--- START Data records ---

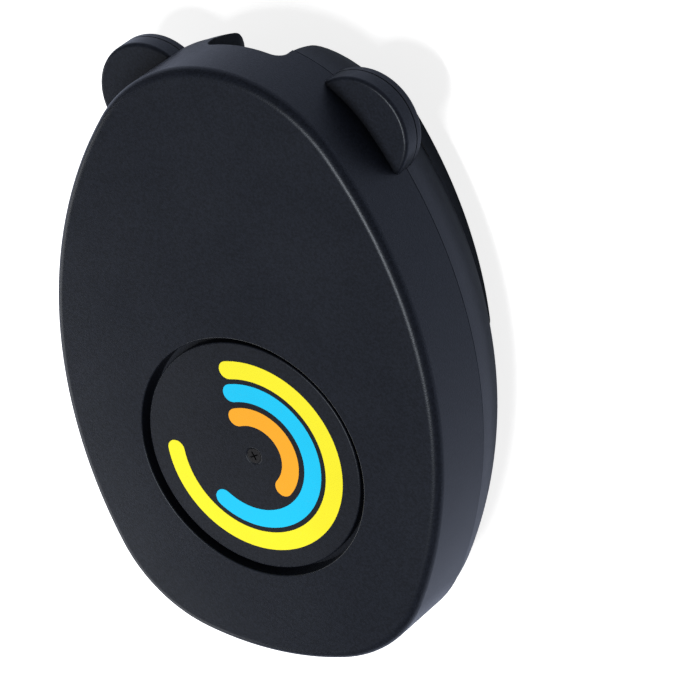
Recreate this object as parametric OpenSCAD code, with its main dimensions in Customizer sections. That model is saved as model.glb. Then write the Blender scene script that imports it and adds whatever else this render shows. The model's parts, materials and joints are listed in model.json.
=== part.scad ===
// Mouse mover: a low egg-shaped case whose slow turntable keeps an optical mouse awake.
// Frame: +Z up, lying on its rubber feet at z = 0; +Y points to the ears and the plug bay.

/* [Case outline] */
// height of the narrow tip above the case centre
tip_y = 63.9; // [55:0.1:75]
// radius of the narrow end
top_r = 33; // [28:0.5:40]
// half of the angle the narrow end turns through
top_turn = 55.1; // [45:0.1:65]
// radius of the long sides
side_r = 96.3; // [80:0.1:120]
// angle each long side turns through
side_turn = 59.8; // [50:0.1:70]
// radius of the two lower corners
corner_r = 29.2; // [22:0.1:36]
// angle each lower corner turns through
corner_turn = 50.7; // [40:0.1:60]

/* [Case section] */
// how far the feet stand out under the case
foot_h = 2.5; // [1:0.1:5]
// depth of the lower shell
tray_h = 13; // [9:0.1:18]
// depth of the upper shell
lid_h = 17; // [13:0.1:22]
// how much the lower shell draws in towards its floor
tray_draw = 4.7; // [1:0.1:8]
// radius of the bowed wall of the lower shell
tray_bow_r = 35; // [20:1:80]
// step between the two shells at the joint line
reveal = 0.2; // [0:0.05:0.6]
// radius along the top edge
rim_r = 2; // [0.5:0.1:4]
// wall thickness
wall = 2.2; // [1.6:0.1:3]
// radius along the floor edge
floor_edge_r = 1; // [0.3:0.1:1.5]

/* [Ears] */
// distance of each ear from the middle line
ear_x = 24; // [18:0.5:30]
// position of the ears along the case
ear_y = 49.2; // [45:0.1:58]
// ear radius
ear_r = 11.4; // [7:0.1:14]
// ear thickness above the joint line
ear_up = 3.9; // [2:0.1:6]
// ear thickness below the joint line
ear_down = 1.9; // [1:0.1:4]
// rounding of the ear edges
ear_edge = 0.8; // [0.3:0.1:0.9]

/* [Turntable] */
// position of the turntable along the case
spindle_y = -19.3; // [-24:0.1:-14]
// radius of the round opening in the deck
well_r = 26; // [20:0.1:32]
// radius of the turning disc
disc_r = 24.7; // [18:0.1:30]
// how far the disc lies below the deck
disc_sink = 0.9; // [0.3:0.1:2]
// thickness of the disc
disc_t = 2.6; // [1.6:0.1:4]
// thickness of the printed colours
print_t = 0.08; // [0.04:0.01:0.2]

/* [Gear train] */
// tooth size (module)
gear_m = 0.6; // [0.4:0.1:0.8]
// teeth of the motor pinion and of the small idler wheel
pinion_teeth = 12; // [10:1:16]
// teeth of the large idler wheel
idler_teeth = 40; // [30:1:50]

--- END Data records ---
--- START Data records ---

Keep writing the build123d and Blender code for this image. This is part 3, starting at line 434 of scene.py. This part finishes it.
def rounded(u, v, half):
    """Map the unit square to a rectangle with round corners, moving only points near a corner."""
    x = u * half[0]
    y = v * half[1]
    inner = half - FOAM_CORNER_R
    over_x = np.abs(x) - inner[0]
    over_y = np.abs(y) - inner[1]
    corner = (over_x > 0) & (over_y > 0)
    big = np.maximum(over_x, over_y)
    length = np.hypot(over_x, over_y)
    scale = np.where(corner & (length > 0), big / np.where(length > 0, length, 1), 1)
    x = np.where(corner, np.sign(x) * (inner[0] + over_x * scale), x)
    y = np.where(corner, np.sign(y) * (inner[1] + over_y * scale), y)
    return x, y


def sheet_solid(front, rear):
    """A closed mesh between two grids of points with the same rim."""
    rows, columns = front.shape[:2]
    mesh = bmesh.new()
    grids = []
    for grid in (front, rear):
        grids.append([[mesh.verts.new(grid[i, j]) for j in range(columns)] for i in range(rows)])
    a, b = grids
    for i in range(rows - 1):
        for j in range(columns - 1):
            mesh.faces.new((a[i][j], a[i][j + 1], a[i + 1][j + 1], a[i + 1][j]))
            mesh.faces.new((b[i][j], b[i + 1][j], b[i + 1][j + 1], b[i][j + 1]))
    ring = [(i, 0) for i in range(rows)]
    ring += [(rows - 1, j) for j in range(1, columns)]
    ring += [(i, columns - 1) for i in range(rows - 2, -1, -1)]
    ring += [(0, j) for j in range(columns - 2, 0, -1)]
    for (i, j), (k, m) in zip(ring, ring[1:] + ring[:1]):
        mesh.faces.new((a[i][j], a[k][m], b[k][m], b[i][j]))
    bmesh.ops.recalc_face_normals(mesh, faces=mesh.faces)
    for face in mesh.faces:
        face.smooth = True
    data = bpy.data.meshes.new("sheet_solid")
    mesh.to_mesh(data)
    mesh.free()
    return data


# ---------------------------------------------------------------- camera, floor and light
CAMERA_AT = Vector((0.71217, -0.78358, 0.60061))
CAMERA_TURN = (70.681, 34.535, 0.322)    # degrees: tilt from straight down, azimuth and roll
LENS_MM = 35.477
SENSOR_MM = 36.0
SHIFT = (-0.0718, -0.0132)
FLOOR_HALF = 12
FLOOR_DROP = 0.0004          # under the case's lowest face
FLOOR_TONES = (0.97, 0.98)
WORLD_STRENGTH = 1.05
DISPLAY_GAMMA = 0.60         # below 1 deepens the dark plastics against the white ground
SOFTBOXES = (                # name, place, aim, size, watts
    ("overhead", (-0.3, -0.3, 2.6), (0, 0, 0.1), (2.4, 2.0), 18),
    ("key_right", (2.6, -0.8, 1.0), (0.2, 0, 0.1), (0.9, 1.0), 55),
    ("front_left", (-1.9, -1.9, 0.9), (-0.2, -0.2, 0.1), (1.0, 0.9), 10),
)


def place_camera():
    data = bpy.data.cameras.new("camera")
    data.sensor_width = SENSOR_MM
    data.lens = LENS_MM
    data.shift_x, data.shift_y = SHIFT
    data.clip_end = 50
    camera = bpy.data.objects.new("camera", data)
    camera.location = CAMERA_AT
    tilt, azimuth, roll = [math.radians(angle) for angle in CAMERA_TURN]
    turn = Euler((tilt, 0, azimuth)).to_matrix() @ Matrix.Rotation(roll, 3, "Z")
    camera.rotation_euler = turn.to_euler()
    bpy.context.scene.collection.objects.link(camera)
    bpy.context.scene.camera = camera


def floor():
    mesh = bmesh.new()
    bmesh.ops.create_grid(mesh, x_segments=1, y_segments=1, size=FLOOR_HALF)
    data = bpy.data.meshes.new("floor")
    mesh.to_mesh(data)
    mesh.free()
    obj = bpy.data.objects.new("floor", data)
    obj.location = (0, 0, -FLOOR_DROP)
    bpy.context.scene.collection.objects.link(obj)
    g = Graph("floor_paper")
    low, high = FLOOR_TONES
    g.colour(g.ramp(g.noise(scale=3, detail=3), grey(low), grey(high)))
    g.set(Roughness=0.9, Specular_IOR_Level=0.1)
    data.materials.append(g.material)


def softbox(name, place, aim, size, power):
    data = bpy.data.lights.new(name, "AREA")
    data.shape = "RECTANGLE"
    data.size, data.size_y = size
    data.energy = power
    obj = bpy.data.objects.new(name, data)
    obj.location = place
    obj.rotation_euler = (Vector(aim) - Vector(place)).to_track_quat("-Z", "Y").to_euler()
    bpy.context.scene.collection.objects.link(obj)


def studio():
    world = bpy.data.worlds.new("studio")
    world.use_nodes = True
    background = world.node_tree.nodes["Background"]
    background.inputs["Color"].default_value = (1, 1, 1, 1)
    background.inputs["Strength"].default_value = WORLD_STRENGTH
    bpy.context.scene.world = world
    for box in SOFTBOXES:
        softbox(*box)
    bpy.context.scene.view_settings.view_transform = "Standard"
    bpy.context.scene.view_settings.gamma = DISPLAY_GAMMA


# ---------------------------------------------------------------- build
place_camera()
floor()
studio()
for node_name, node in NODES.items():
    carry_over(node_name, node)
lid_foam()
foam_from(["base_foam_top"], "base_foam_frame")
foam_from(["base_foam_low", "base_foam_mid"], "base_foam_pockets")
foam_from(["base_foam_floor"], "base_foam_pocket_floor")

--- END Data records ---
--- START Data records ---

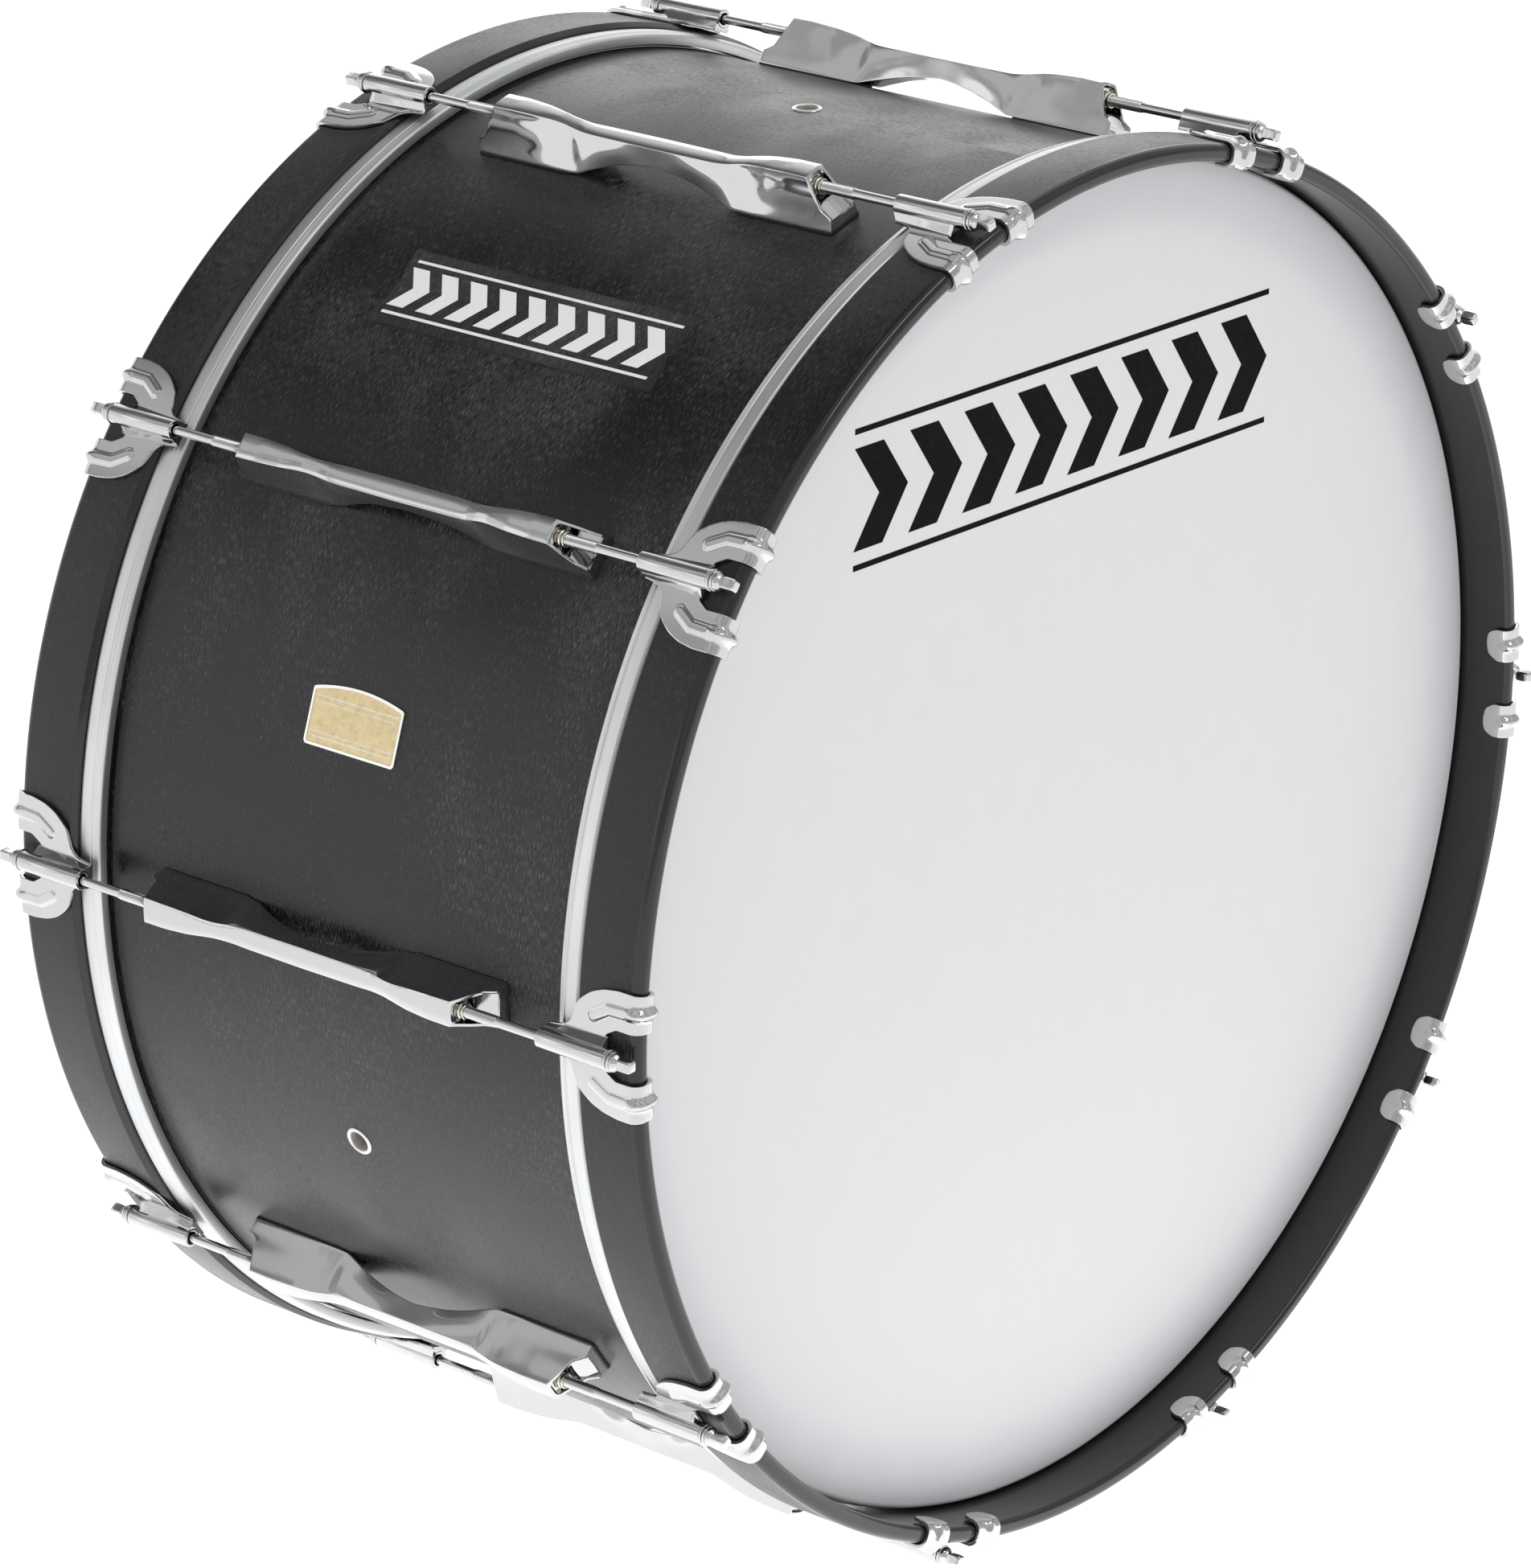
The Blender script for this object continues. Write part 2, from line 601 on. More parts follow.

--- END Data records ---

Directions: From the records above, extract exactly and only the lines that begin at the line with "Recreate this object" and stop after the line with "corner_turn = 50.7; // [40:0.1:60]".

Worked answer:
Recreate this object as parametric OpenSCAD code, with its main dimensions in Customizer sections. That model is saved as model.glb. Then write the Blender scene script that imports it and adds whatever else this render shows. The model's parts, materials and joints are listed in model.json.
=== part.scad ===
// Mouse mover: a low egg-shaped case whose slow turntable keeps an optical mouse awake.
// Frame: +Z up, lying on its rubber feet at z = 0; +Y points to the ears and the plug bay.

/* [Case outline] */
// height of the narrow tip above the case centre
tip_y = 63.9; // [55:0.1:75]
// radius of the narrow end
top_r = 33; // [28:0.5:40]
// half of the angle the narrow end turns through
top_turn = 55.1; // [45:0.1:65]
// radius of the long sides
side_r = 96.3; // [80:0.1:120]
// angle each long side turns through
side_turn = 59.8; // [50:0.1:70]
// radius of the two lower corners
corner_r = 29.2; // [22:0.1:36]
// angle each lower corner turns through
corner_turn = 50.7; // [40:0.1:60]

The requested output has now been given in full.